Long before the internet, she learned from books and magazines given to her by friends. Her kiln was based on a design by Daniel Rhodes (1911-1989), a celebrated ceramic artist and educator at Alfred University. Her mentor, Leonardo Villaroman, who was then working at Mariwasa tile company, gave her ceramic magazines. A book on African pottery traditions, Pioneer Pottery, 1969 by Michael Cardew guided her on how to search and prepare her own clay.

Her early pieces were mostly functional; she also started making deconstructed vases and jars as well as stylized figures of humans and animals that became much more visible in her later work.  In the late 1980s, she moved and settled in Colorado where she has continued working with clay.

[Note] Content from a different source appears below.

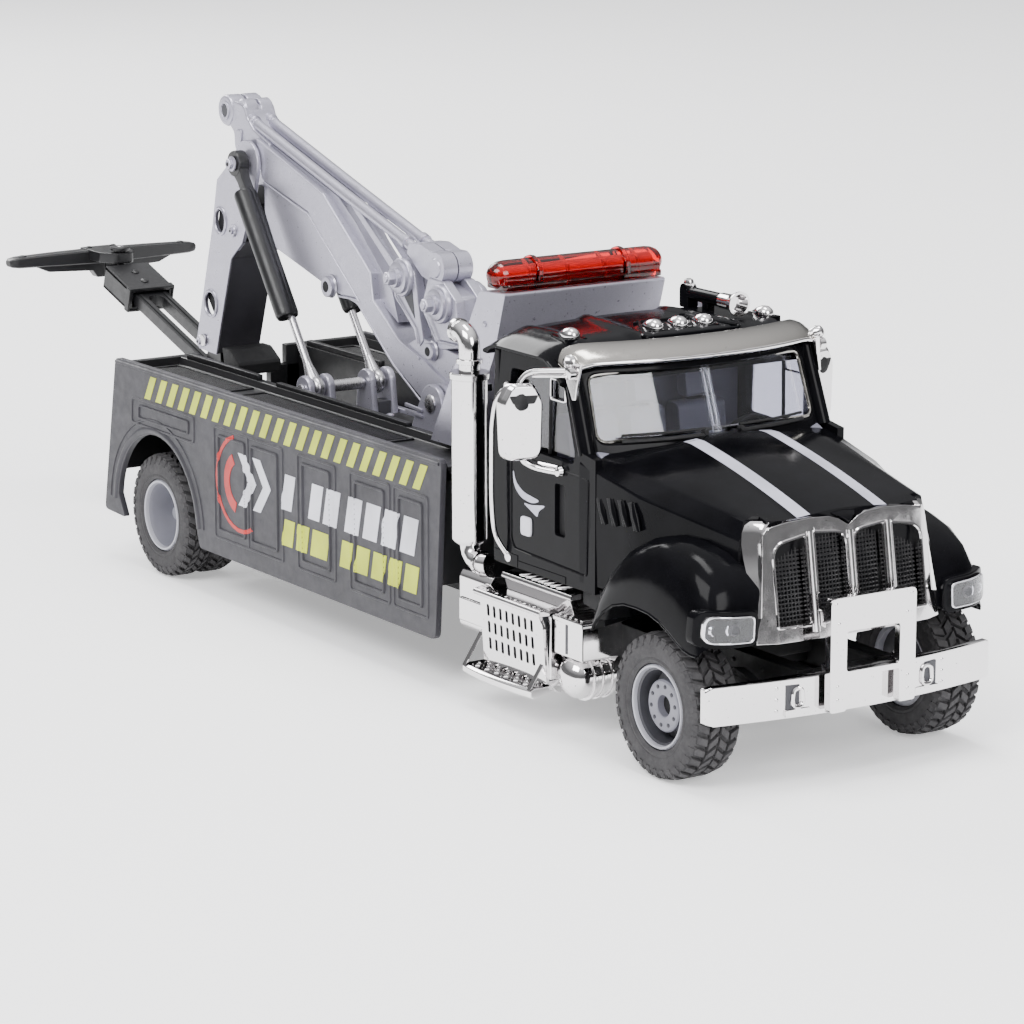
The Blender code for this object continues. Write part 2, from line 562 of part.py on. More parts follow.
def build_boom():
    boom_pivot = pivot("boom_pivot", (BOOM_PIVOT[0], 0, BOOM_PIVOT[1]))
    body = [(-50.4, 76.6), (-28.6, 69.7), (-12.9, 57.8), (-11.9, 53.3), (-4.0, 47.8), (4.0, 45.4)]
    body.append((12.0, 42.2))
    body += arc(BOOM_PIVOT, 3.3, 20, -110, 7)
    body += [(-5.5, 43.1), (-12.4, 47.5), (-18.4, 51.8), (-27.2, 53.0), (-46.2, 57.9), (-50.4, 68.0)]
    neck = [(-61.9, 78.3), (-60.2, 76.9), (-58.5, 76.3), (-47.5, 75.4), (-47.5, 76.0), (-50.2, 76.8)]
    neck += [(-50.2, 79.9), (-54.6, 84.9), (-56.2, 84.9), (-62.5, 83.4)]
    tongue = arc(HEAD_PIN, 3.2, 150, 330, 8) + [(-48.0, 66.0), (-48.0, 76.0), (-59.6, 77.4)]
    winch_arm = [(-8.4, 50.0), (-6.4, 60.2), (-2.6, 62.2), (9.6, 59.2), (13.2, 56.0), (11.4, 44.0)]
    winch_arm.append((2.0, 44.0))
    shapes = [slab_y(body, -3.6, 3.6), slab_y(neck, -3.4, 3.4), slab_y(tongue, -1.9, 1.9)]
    shapes += [disc_y((-63.5, 80.9), 2.8, -4.0, 4.0), slab_y(winch_arm, -2.6, 2.6)]
    drums = {"upper": (-2.6, 58.6), "lower": (9.3, 55.6)}
    holes = [disc_y(BOOM_PIVOT, 1.08, -9.0, 9.0, 16), disc_y(HEAD_PIN, 0.9, -9.0, 9.0, 16)]
    holes += [disc_y(centre, 1.5, -9.0, 9.0, 16) for centre in drums.values()]
    node("boom", "silver_paint", shapes, holes, parent=boom_pivot)
    rods = [tube([(-49.7, y, 77.9), (-2.0, y, 63.2), (1.0, y, 62.9)], 0.85, 12) for y in (-1.6, 1.6)]
    rods.append(box(-0.6, 1.4, -2.6, 2.6, 62.2, 63.6))
    node("tie_rods", "silver_paint", rods, parent=boom_pivot)
    for name, centre in drums.items():
        half = [(0.0, 1.2), (2.9, 1.2), (2.9, 2.9), (4.0, 2.9), (4.0, 1.9), (5.0, 1.9)]
        half += [(5.0, 1.3), (6.6, 1.3)]
        profile = [(6.6 - a, r) for a, r in reversed(half)] + [(6.6 + a, r) for a, r in half[1:]]
        drum = turned(profile, (centre[0], -6.6, centre[1]), (0, 1, 0))
        node(f"winch_drum_{name}", "silver_paint", [drum], parent=boom_pivot)
    pin = [(0.0, 1.2), (0.7, 1.2), (0.7, 0.8), (15.7, 0.8), (15.7, 1.2), (16.4, 1.2)]
    pin = turned(pin, (HEAD_PIN[0], -8.2, HEAD_PIN[1]), (0, 1, 0), 16)
    node("boom_head_pin", "steel", [pin], parent=boom_pivot)
    return boom_pivot


def build_cylinders(boom_pivot):
    """Each barrel hangs from the boom's head pin; its rod slides in it and holds the lift shaft."""
    head, shaft = Vector(HEAD_PIN), Vector(LIFT_SHAFT)
    length = (shaft - head).length
    down = (shaft - head) / length
    direction = (down.x, 0, down.y)
    barrel_pivot = pivot("lift_barrel_pivot", (HEAD_PIN[0], 0, HEAD_PIN[1]), boom_pivot)
    rod_pivot = pivot("lift_rod_slide", (LIFT_SHAFT[0], 0, LIFT_SHAFT[1]), barrel_pivot)
    start = (HEAD_PIN[0], -CYLINDER_Y, HEAD_PIN[1])
    for name, side in SIDES.items():
        case = [(1.0, 1.1), (5.6, 1.1), (5.6, 1.5), (6.0, 1.75), (30.8, 1.75), (31.2, 1.5)]
        barrel = [turned(case, start, direction, 20), disc_y(HEAD_PIN, 2.1, -7.2, -5.2, 20)]
        bore = [turned([(8.0, 0.98), (40.0, 0.98)], start, direction, 16)]
        bore.append(disc_y(HEAD_PIN, 0.95, -9.0, -4.0, 16))
        node("lift_barrel_" + name, "black_plastic", barrel, bore, parent=barrel_pivot, side=side)
        rod = [turned([(13.0, 0.7), (length - 1.4, 0.7)], start, direction, 16)]
        rod += [disc_y(LIFT_SHAFT, 1.95, -7.1, -5.3, 20)]
        eye = disc_y(LIFT_SHAFT, 1.15, -9.0, -4.0, 16)
        node("lift_rod_" + name, "steel", rod, [eye], parent=rod_pivot, side=side)


# ---------------------------------------------------------------- mast and wheel-lift arm
def build_mast(boom_pivot):
    mast_pivot = pivot("mast_pivot", (HEAD_PIN[0], 0, HEAD_PIN[1]), boom_pivot)
    outline = arc(HEAD_PIN, 3.4, 0, 130, 6)
    outline += [(-60.6, 71.8), (-65.3, 68.3), (-67.2, 59.9), (-74.0, 37.2), (-73.2, 36.0), (-66.0, 35.8)]
    outline += [(-60.6, 54.5), (-56.3, 58.0), (-52.4, 68.6)]
    slot = box(-80.0, -40.0, -2.2, 2.2, 67.6, 90.0)
    foot = box(-80.0, -67.6, -2.7, 2.7, 30.0, 42.6)
    holes = [disc_y(point, 2.1, -9.0, 9.0, 20) for point in ((-64.5, 60.8), (-68.6, 46.0))]
    holes += [disc_y(HEAD_PIN, 0.9, -9.0, 9.0, 16), disc_y(STINGER_PIN, 0.88, -9.0, 9.0, 16)]
    node("mast", "silver_paint", [slab_y(outline, -4.6, 4.6)], [slot, foot] + holes, parent=mast_pivot)
    pin = [(0.0, 1.1), (0.4, 1.1), (0.4, 0.8), (9.8, 0.8), (9.8, 1.1), (10.2, 1.1)]
    pin_mesh = turned(pin, (STINGER_PIN[0], -5.1, STINGER_PIN[1]), (0, 1, 0), 16)
    node("stinger_pin", "steel", [pin_mesh], parent=mast_pivot)
    return mast_pivot


def arm_point(along, up):
    """A point of the XZ plane, measured along the lift arm's sloping centre line and square to it."""
    c, s = math.cos(STINGER_SLOPE), math.sin(STINGER_SLOPE)
    return (STINGER_START[0] - along * c + up * s, STINGER_START[1] + along * s + up * c)


def arm_block(a0, a1, up0, up1, half):
    corners = [(a0, up0), (a1, up0), (a1, up1), (a0, up1)]
    return slab_y([arm_point(a, u) for a, u in corners], -half, half)


def arm_slot(a0, a1, half):
    """A slot through the arm with a round far end."""
    plan = [(a0, -half), (a1 - half, -half)] + arc((a1 - half, 0.0), half, -60, 60, 4)
    plan += [(a1 - half, half), (a0, half)]
    rings = []
    for up in (-4.0, 4.0):
        rings.append([(arm_point(a, up)[0], y, arm_point(a, up)[1]) for a, y in plan])
    return closed_mesh(rings)


def build_stinger(mast_pivot):
    px, pz = STINGER_PIN
    fold = pivot("stinger_fold_pivot", (px, 0, pz), mast_pivot)
    knuckle = arc(STINGER_PIN, 1.9, 160, 0, 8) + [(px + 2.2, 33.4), (px + 6.4, 33.0), (px + 6.4, 30.4)]
    knuckle += [(px + 1.0, 29.6), (px - 3.4, 31.0), (px - 3.2, 34.2)]
    arm = [arm_block(0.0, 37.0, -1.1, 1.1, 3.4), slab_y(knuckle, -2.4, 2.4)]
    holes = [arm_slot(8.0, 31.0, 1.6), disc_y(STINGER_PIN, 0.88, -9.0, 9.0, 16)]
    node("stinger_arm", "black_plastic", arm, holes, parent=fold)

    extend = pivot("stinger_extend_slide", (SWIVEL[0], 0, 44.0), fold)
    cx, cy = SWIVEL
    sleeve = [arm_block(32.4, 42.4, -2.1, 2.1, 4.4), disc_z((cx, cy), 2.6, 42.6, 45.8)]
    sleeve.append(box(cx, cx + 4.0, -2.4, 2.4, 42.9, 45.6))
    cavity = arm_block(30.0, 41.4, -1.4, 1.4, 3.7)
    swivel_hole = disc_z((cx, cy), 0.98, 40.0, 50.0, 16)
    node("stinger_sleeve", "black_plastic", sleeve, [cavity, swivel_hole], parent=extend)
    pin = turned([(0.0, 0.9), (6.0, 0.9), (6.0, 1.7), (6.7, 1.5)], (cx, cy, 42.9), (0, 0, 1), 20)
    node("swivel_pin", "steel", [pin], parent=extend)

    swivel = pivot("crossbar_swivel_pivot", (cx, cy, 47.0), extend)
    plan = [(cx + 1.9, -1.8), (cx + 1.9, 1.8), (cx - 1.6, 3.6)]
    plan += [(-122.8, 3.6), (-122.8, -3.6), (cx - 1.6, -3.6)]
    bar = [box(-121.7, -118.5, -20.2, 20.2, 46.0, 48.0), slab_z(plan, 46.4, 48.4)]
    web = [(-15.5, 46.3), (-12.0, 44.6), (-2.6, 44.2), (-1.6, 42.6)]
    web += [(-y, z) for y, z in reversed(web)]
    bar.append(slab_x(web, -121.2, -119.0))
    hole = disc_z((cx, cy), 1.0, 40.0, 52.0, 16)
    node("crossbar", "black_plastic", bar, [hole], parent=swivel)


def main():
    clear_scene()
    build_chassis()
    build_all_wheels()
    build_cab()
    build_body()
    build_boom_base()
    boom_pivot = build_boom()
    build_cylinders(boom_pivot)
    mast_pivot = build_mast(boom_pivot)
    build_stinger(mast_pivot)


main()
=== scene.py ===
"""Visual model of the toy tow truck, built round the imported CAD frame.

Sizes are in millimetres in the CAD's own frame (+X forward, +Y to the truck's left, +Z up); the
right side, y below 0, is drawn first and mirrored where both sides are alike.
"""

import json
import math

import bmesh
import bpy
from mathutils import Matrix, Vector
from mathutils.bvhtree import BVHTree


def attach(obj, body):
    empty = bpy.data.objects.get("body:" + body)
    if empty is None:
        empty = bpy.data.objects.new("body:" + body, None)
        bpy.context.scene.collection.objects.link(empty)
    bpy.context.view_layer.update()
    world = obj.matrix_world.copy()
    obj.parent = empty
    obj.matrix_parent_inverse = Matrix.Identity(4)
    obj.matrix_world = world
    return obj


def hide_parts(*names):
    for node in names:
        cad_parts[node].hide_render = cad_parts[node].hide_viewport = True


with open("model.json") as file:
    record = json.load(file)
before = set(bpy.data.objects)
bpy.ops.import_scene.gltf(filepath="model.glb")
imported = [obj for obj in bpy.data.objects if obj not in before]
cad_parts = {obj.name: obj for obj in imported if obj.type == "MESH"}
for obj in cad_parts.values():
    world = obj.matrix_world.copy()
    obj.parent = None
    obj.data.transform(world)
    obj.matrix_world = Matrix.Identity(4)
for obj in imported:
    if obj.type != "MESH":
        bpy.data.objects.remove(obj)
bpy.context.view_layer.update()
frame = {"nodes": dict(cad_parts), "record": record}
NODES = frame["nodes"]

TYRE_R = 11.1
FRONT_AXLE_X = 104.8
REAR_AXLE_X = -49.85
HEAD_PIN = (-54.3, 72.5)
BOOM_PIVOT = (10, 39)
LIFT_SHAFT = (-27.5, 35.8)
STINGER_PIN = (-71, 37.8)
SWIVEL_X = -112.5
PANEL_Y = -26.3
SIDES = {"right": 1, "left": -1}
MM = 0.001
SOFT_ANGLE = math.radians(38)  # edges sharper than this stay sharp in the shading
BEVEL_ANGLE = math.radians(30)  # edges sharper than this get the bevel
NOISE_LOW, NOISE_HIGH = 0.3, 0.7  # where nearly all of a noise texture's values lie
PLASTIC_IOR = 1.49


# ---------------------------------------------------------------- materials
def map_range(tree, fac, from_min, from_max, to_min, to_max):
    """A node that stretches one range of values onto another."""
    out = tree.nodes.new("ShaderNodeMapRange")
    for key, value in zip(("From Min", "From Max", "To Min", "To Max"), (from_min, from_max, to_min, to_max)):
        out.inputs[key].default_value = value
    tree.links.new(fac, out.inputs["Value"])
    return out.outputs["Result"]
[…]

L: Quarter Moon Sculpture, 1997; fR. Untitled, undated, Stoneware. Photo by R.C.Ladrido

Awards and exhibitions

Querubin’s awards included the First Prize and the Third Prize for Prints, Philippine Association of Printmakers (PAP), 1969 and two First Prizes in Etching and Intaglio in 1971. In 1980, she received the Thirteen Artists Awards from the Cultural Center of the Philippines. In 1981, the CCP organized an exhibit for Querubin titled Non-Vessel Ceramics by Nelfa Querubin at Sining Kamalig.

In the United States, she has received the Juror’s Award, 1990 National Greely Art Exhibition and two First Prizes in  Ceramics at the 1995 Castle Rock Art Festival and the 2003 Colorado Arts Festival, both in Colorado, U.S.

Some of her major exhibitions: ‘35 Years On,’ UP Visayas Art Gallery, Iloilo City, 2008; “Terrain:” A Retrospective Show in Ceramics by Nelfa Querubin-Tompkins, Ayala Museum, Makati, 2013; and Patterned and Inscribed: The Art of Nelfa Querubin, UP Vargas Museum, UP Diliman, 2013.